=== Stored items ===
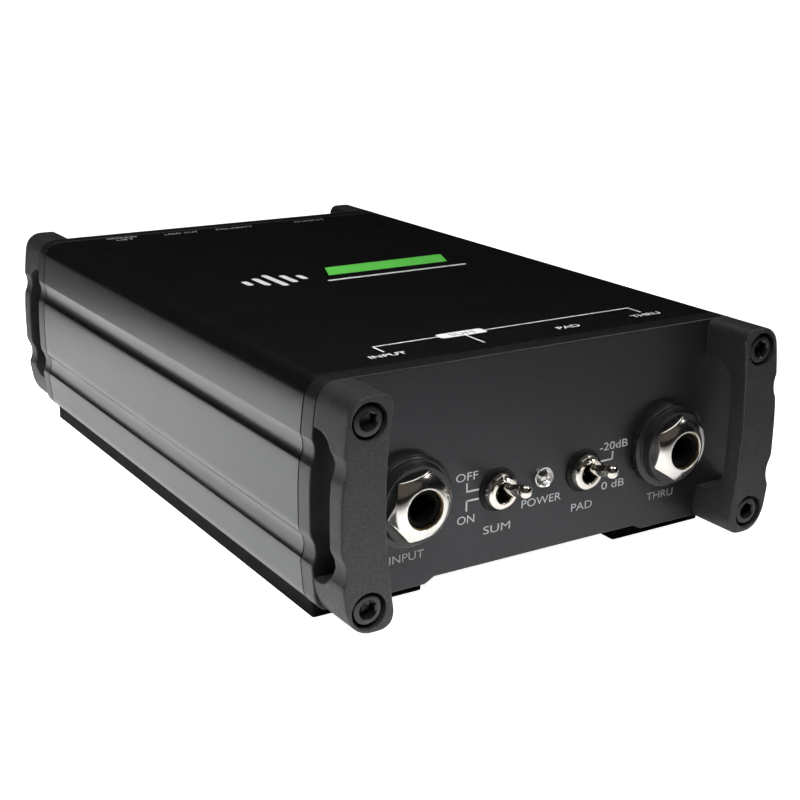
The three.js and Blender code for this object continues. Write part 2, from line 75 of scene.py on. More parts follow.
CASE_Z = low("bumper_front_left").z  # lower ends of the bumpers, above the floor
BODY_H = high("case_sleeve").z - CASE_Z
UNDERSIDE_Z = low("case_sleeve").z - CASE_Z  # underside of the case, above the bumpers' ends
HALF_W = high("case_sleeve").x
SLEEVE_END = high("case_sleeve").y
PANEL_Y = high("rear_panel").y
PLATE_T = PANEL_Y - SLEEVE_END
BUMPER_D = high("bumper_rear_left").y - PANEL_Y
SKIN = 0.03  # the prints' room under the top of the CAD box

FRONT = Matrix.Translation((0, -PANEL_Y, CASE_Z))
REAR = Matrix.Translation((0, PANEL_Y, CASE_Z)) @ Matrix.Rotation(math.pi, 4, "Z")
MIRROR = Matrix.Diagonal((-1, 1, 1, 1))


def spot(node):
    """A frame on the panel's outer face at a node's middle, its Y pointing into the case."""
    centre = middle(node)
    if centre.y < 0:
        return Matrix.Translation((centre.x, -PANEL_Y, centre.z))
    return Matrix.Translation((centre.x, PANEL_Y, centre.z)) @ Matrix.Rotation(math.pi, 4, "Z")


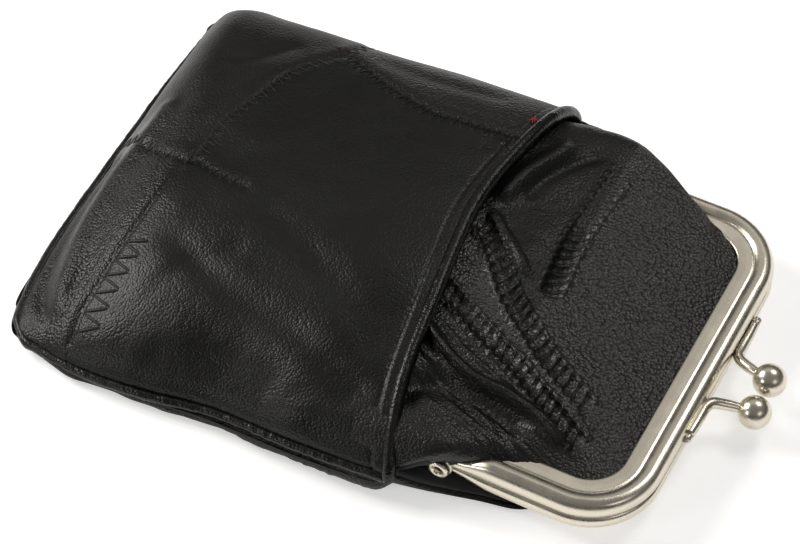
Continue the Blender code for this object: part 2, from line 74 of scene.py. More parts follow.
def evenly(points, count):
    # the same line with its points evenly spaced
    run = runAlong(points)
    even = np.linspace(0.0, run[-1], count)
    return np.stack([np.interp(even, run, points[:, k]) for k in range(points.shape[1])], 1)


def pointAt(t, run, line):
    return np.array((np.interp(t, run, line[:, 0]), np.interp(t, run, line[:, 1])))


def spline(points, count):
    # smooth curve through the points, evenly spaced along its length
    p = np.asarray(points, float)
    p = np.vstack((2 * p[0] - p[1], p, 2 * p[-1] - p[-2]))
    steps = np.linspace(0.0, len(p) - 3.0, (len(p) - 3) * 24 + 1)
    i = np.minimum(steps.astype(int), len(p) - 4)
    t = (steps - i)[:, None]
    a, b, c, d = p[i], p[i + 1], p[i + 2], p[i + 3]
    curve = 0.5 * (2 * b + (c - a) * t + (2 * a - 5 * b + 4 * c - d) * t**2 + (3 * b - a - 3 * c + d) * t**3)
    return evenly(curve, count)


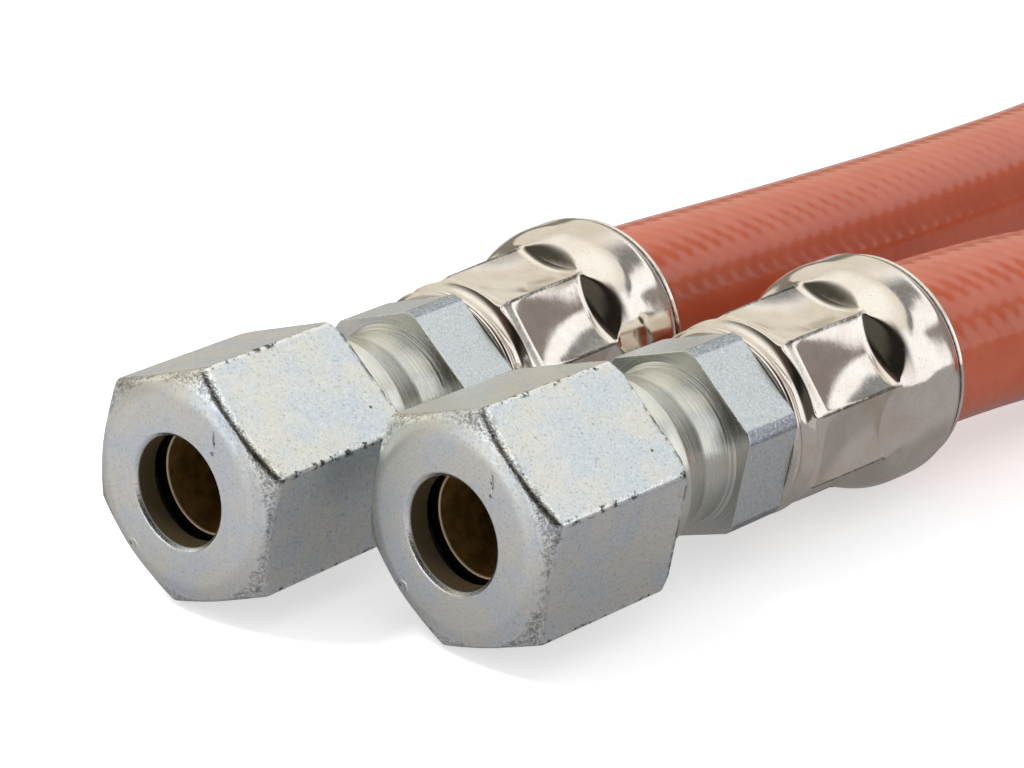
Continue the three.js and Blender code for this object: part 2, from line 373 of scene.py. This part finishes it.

=== Written exercise ===
Output every entry shown above, exactly.

=== Solution ===
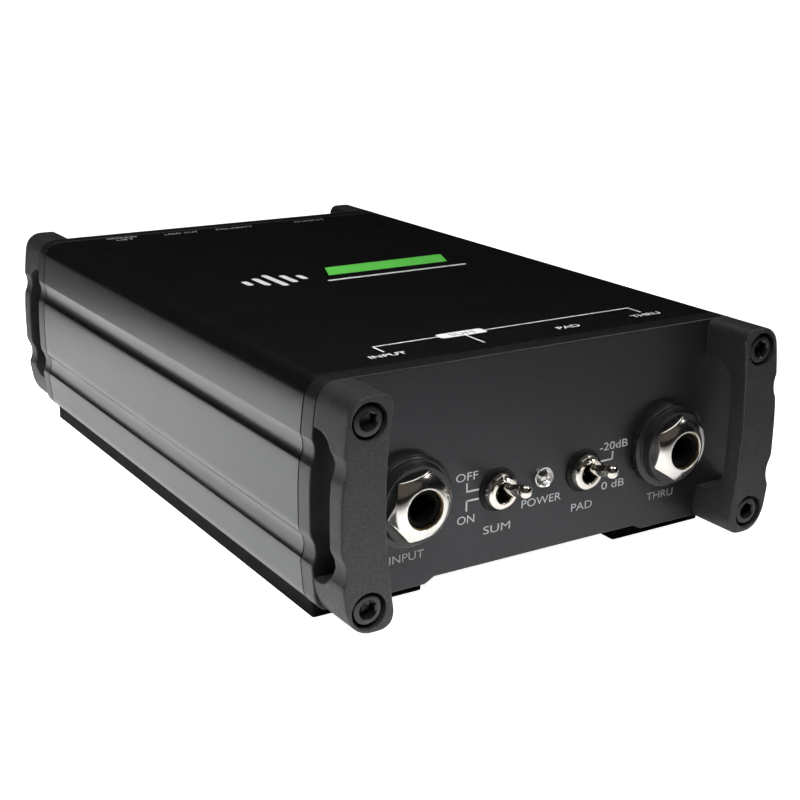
The three.js and Blender code for this object continues. Write part 2, from line 75 of scene.py on. More parts follow.
CASE_Z = low("bumper_front_left").z  # lower ends of the bumpers, above the floor
BODY_H = high("case_sleeve").z - CASE_Z
UNDERSIDE_Z = low("case_sleeve").z - CASE_Z  # underside of the case, above the bumpers' ends
HALF_W = high("case_sleeve").x
SLEEVE_END = high("case_sleeve").y
PANEL_Y = high("rear_panel").y
PLATE_T = PANEL_Y - SLEEVE_END
BUMPER_D = high("bumper_rear_left").y - PANEL_Y
SKIN = 0.03  # the prints' room under the top of the CAD box

FRONT = Matrix.Translation((0, -PANEL_Y, CASE_Z))
REAR = Matrix.Translation((0, PANEL_Y, CASE_Z)) @ Matrix.Rotation(math.pi, 4, "Z")
MIRROR = Matrix.Diagonal((-1, 1, 1, 1))


def spot(node):
    """A frame on the panel's outer face at a node's middle, its Y pointing into the case."""
    centre = middle(node)
    if centre.y < 0:
        return Matrix.Translation((centre.x, -PANEL_Y, centre.z))
    return Matrix.Translation((centre.x, PANEL_Y, centre.z)) @ Matrix.Rotation(math.pi, 4, "Z")


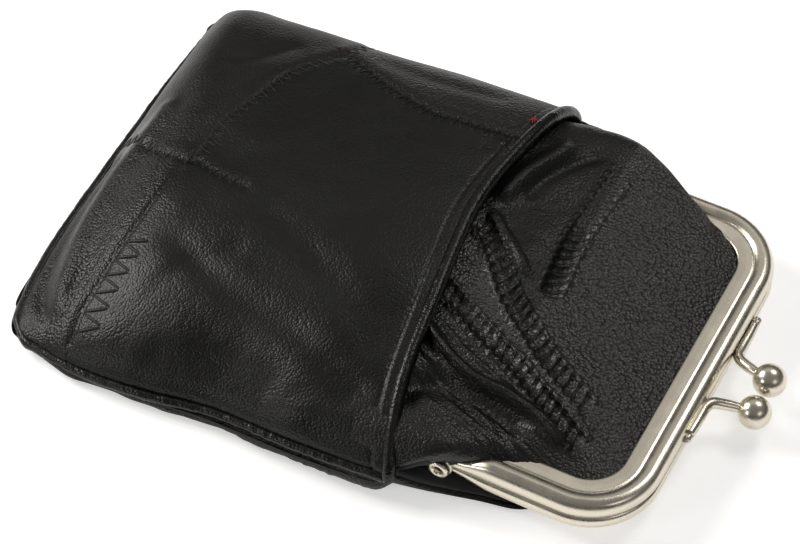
Continue the Blender code for this object: part 2, from line 74 of scene.py. More parts follow.
def evenly(points, count):
    # the same line with its points evenly spaced
    run = runAlong(points)
    even = np.linspace(0.0, run[-1], count)
    return np.stack([np.interp(even, run, points[:, k]) for k in range(points.shape[1])], 1)


def pointAt(t, run, line):
    return np.array((np.interp(t, run, line[:, 0]), np.interp(t, run, line[:, 1])))


def spline(points, count):
    # smooth curve through the points, evenly spaced along its length
    p = np.asarray(points, float)
    p = np.vstack((2 * p[0] - p[1], p, 2 * p[-1] - p[-2]))
    steps = np.linspace(0.0, len(p) - 3.0, (len(p) - 3) * 24 + 1)
    i = np.minimum(steps.astype(int), len(p) - 4)
    t = (steps - i)[:, None]
    a, b, c, d = p[i], p[i + 1], p[i + 2], p[i + 3]
    curve = 0.5 * (2 * b + (c - a) * t + (2 * a - 5 * b + 4 * c - d) * t**2 + (3 * b - a - 3 * c + d) * t**3)
    return evenly(curve, count)


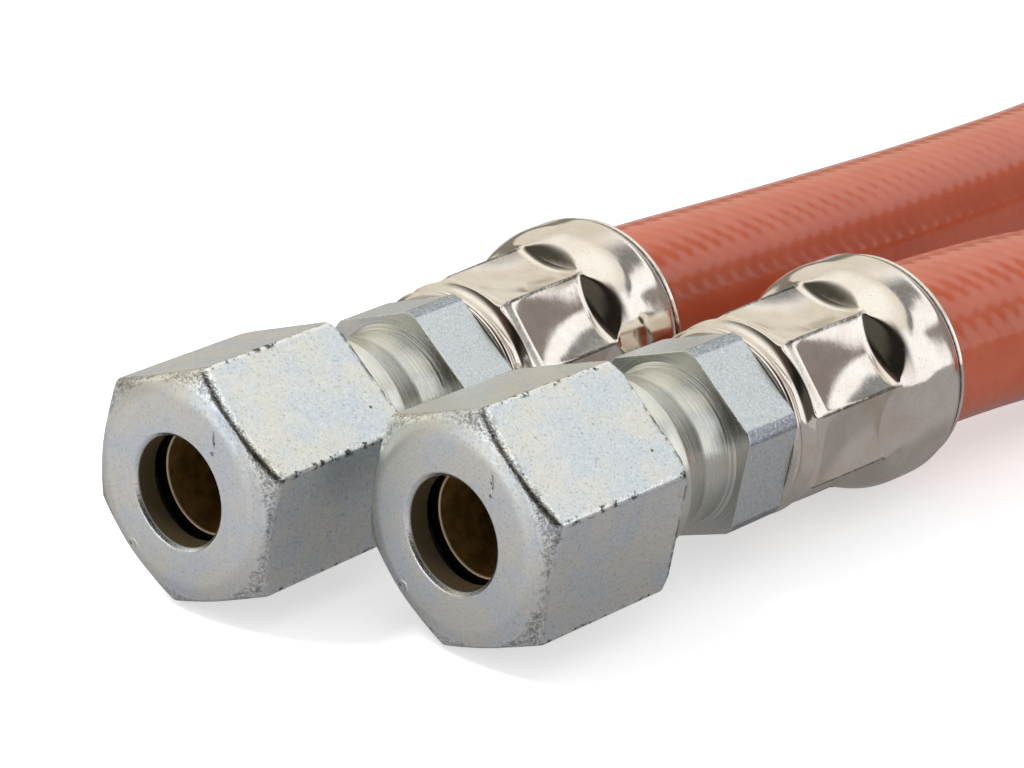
Continue the three.js and Blender code for this object: part 2, from line 373 of scene.py. This part finishes it.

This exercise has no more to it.